In terms of control positioning, as mentioned, the volume rockers are back positioned while the microUSB charge point is on the bottom of the device. The microSD card slot is located underneath the back cover along with the SIM card port. Although this is a little inconvenient, depending on how often you remove the microSD card slot will determine how much of an issue the positioning is. Both the power button and headphone jack are positioned on the top of the device and as such, it does make taking screenshots a little more difficult due to the position of the volume down and power button. However, again, no more harder than it is on the ZenFone 2 due to the identical positioning.
Software & UI
Depending on your experience with an ASUS device will largely determine the familiar of the software to offer with the ZenFone 2E. This does come with their standard company skinned version of Android, known as ZenUI and in fact, aesthetically is again identically to what is encountered on the ASUS ZenFone 2.
Therefore, if you have used the normal ZenFone 2 you will be right at home with the ZenFone 2E with the same Lollipop inspired interface on offer, identical icons and an almost replica look and feel throughout.
Once again, there are the familiar ASUS customisation options on offer, which allow you to adjust certain minor cosmetic aspects. In fact, when you consider the price point, the level of customization is pretty good. It does not offer the level in use with the main ZenFone variant, however, on the ZenFone 2E you can change up the wallpapers, Icon packs, and other minor aesthetical aspects.
There is an Easy Mode in play on the ZenFone 2E which does allow with the swiping on function a complete overhaul to the way in which the phone looks. For those new to this, Easy Mode will essentially lock the phone down to a very user-friendly mode in which icons, apps are much limited and adopt a much greater sized icon on the homepage. These are all customizable of course and so you can choose the core apps that you want to be shown. The same Easy Mode look applies to the settings menu too.

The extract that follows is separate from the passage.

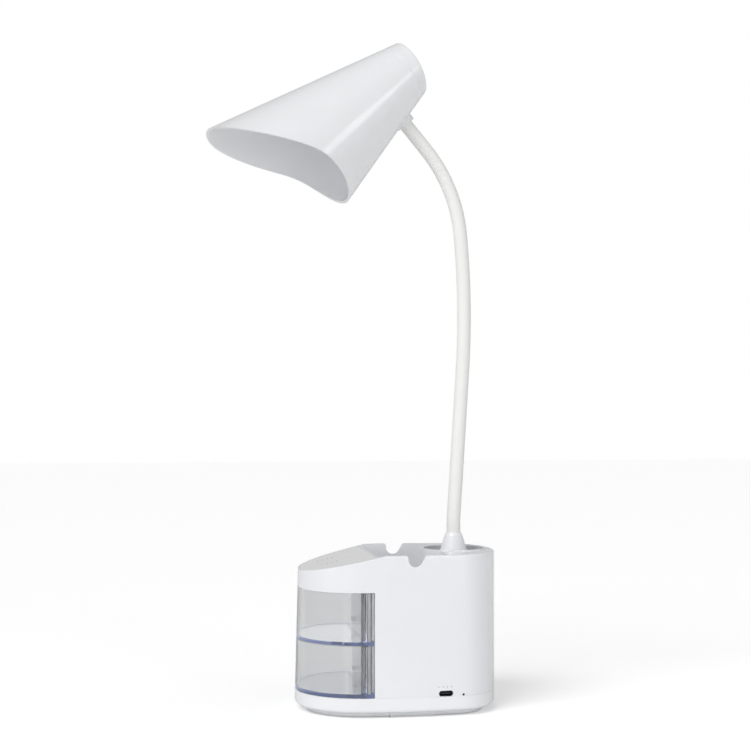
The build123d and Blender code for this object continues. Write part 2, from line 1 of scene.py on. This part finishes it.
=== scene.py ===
# %% [markdown]
# # A desk lamp on a storage base
# The solids of this lamp were made in a CAD program and packed as a fixed frame. This lesson dresses
# them: it sets the camera and the light, gives every solid a finish made of nodes, and adds what is
# easier to make here: the soft sleeve of the gooseneck and the printed dots.

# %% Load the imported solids
import json
from math import cos, radians, sin

import bmesh
import bpy
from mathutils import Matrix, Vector


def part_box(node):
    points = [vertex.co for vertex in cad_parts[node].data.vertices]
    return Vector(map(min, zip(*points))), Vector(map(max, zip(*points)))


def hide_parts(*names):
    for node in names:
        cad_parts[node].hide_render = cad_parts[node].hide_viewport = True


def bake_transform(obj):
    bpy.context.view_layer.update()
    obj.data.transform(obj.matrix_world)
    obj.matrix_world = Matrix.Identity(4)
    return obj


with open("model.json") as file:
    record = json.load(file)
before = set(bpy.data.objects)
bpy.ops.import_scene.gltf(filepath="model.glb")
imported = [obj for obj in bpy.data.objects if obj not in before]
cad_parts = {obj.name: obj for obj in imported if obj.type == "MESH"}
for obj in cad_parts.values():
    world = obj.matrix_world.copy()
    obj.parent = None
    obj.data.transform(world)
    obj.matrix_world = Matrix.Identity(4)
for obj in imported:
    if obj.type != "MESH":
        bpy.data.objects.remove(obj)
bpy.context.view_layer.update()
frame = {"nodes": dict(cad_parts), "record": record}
mm = 0.001

# %% [markdown]
# ## Camera
# The lamp was photographed from its right side, from about a metre away, with the lens level and a
# little above the base. A level camera keeps upright edges parallel, so the picture is framed with
# a small shift instead of a tilt.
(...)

In terms of pre-installed apps, this is where you get more than your value for money with the ZenFone 2E. There are quite a few ASUS pre-installed apps on offer although no more than what you find on the ZenFone 2. However, as this is an AT&T device, it does come preinstalled with a bunch of AT&T apps as well. This won’t come as much of a surprise to those who are used to AT&T devices. Interestingly, the level of third party pre-installed apps is much lower on the ZenFone 2E compared to other devices, although there are one and two thrown in for good measure
Overall, with a device at this price point you are not going to get a fully fledged and action packed software UI. However, what you do get with the Zenone 2E is a really nice and easy to use software experience. If you are looking for an option which seems lightweight (in spite of being skinned), then this is a good option. Customizations are limited, but the UI is easy, colorful and is Lollipop.

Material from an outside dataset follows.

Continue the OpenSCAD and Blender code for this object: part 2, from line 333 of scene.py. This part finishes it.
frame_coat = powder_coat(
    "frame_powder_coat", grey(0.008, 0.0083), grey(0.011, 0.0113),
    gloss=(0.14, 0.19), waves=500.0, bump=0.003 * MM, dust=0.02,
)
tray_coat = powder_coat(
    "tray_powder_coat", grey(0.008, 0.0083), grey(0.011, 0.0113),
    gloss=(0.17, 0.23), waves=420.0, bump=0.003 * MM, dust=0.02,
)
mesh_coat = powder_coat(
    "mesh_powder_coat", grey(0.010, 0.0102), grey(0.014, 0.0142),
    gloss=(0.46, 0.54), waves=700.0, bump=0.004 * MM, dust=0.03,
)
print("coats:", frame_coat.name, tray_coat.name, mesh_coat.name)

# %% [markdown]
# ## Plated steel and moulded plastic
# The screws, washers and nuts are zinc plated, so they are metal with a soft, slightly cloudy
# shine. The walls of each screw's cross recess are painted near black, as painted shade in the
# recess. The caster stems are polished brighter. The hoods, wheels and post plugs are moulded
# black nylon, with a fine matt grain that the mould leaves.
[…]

Like a number of the features of the ZenFone 2E, the camera is another area which has seen a number of aspects reduce to make the low cost of the device possible. As such, the MP count on both the front and rear cameras sees a significant drop. On the back, the camera is down to an 8-megapixel option while the selfie camera adopts the lowered 2-megapixel count. Likewise, the software is also much more basic than on the main ZenFone 2. This includes the look of the camera software which is much more limited and squared off and also the number of features on offer. That said, in spite of the reduction in performance and features, this is still a reasonably featured device. The ZenFone 2E does come with a decent number of modes including Auto, HDR, Night, Low Light, Panorama and Time Rewind, to name only a few. As a result, there is plenty to play with here.

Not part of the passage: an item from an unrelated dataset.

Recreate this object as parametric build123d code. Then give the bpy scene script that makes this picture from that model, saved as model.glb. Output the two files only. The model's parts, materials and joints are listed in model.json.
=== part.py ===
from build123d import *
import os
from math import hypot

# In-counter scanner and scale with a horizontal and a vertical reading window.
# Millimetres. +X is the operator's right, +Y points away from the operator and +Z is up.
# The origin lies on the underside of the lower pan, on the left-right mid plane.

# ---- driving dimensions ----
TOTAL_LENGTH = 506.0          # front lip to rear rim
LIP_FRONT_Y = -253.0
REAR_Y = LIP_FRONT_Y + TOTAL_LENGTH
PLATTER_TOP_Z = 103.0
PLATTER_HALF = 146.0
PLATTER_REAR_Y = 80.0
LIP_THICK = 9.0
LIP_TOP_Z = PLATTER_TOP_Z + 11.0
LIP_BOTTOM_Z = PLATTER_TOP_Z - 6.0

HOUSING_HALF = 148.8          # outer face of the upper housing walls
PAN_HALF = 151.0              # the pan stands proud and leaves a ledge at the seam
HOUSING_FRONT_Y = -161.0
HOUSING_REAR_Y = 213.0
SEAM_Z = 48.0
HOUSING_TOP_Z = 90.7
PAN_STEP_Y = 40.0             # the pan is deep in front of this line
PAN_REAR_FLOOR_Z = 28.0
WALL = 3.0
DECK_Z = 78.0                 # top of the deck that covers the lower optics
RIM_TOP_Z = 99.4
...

In terms of the quality of these images, well, considering this is an 8-megapixel rear camera, the quality of the images are reasonably good. Images were clear when tested and generally taken to a sufficient level first time. As to be expected, with a 2-megapixel selfie camera, the quality of the selfies on offer are far more basic, but again, for quick selfies to add to Snapchat, you could do a lot worse.
You can see a selection of the images taken with the ZenFone 2E in the gallery below. All images were taken with the camera in the out-of-the-box mode.
On the surface of it, the battery in the ZenFone 2E is much smaller than you would have on any of the other big model devices, including the ZenFone 2. The battery on offer here is a 2,500 mAh battery. However, in truth and when testing, the battery was not that bad. The resolution on the screen is lowered, as is the size of the screen and as such, the battery was relatively speaking, decent enough. Screen on time was limited to just over two hours of general use and bouncing between 4G and WiFi. But for the level of user and budget the ZenFone 2E is aiming towards, there were no noticeable issues in this respect. In fact, the device comes with a pretty decent battery monitoring system which allows you to instantly switch between battery saving profiles, see what’s draining your battery and clear apps which may be causing a problem. So although the battery is limited, it is not bad and there is a decent level of control on offer.
Overall, the ASUS ZenFone 2E is a nice phone.
This is, essentially the best description of the device. If this was coming in at the $800 dollar price and was being pitted against the rest of the flagship bunch, then there would be a lot to complain about. However, this is a $120 costing device. For that price, the user interface is extremely easy to you. It is limited, but it is easy. The design of the device is nice and very much takes all the design cues offered on the ZenFone 2. Interestingly, these design cues received some criticism on the ZenFone 2, due to the lack of metal or ‘premium’ aspects. That same criticism is unlikely to be leveled at the ZenFone 2E and the design is overall pretty good. Not to mention, you have the added customization of a black and white colored back included in the box. The camera is acceptable and the performance of the device is fairly decent. If you are in the market for a very affordable priced device, which is not on contract and can provide you with a decent level of performance for non-demanding usage, then the ZenFone 2E would be a good option to consider. Likewise, if you were looking for a nice first phone for someone younger, then this would also be a great choice to go for. For $119, this is definitely a device worth your consideration if you are looking for a cheap and cheerful device.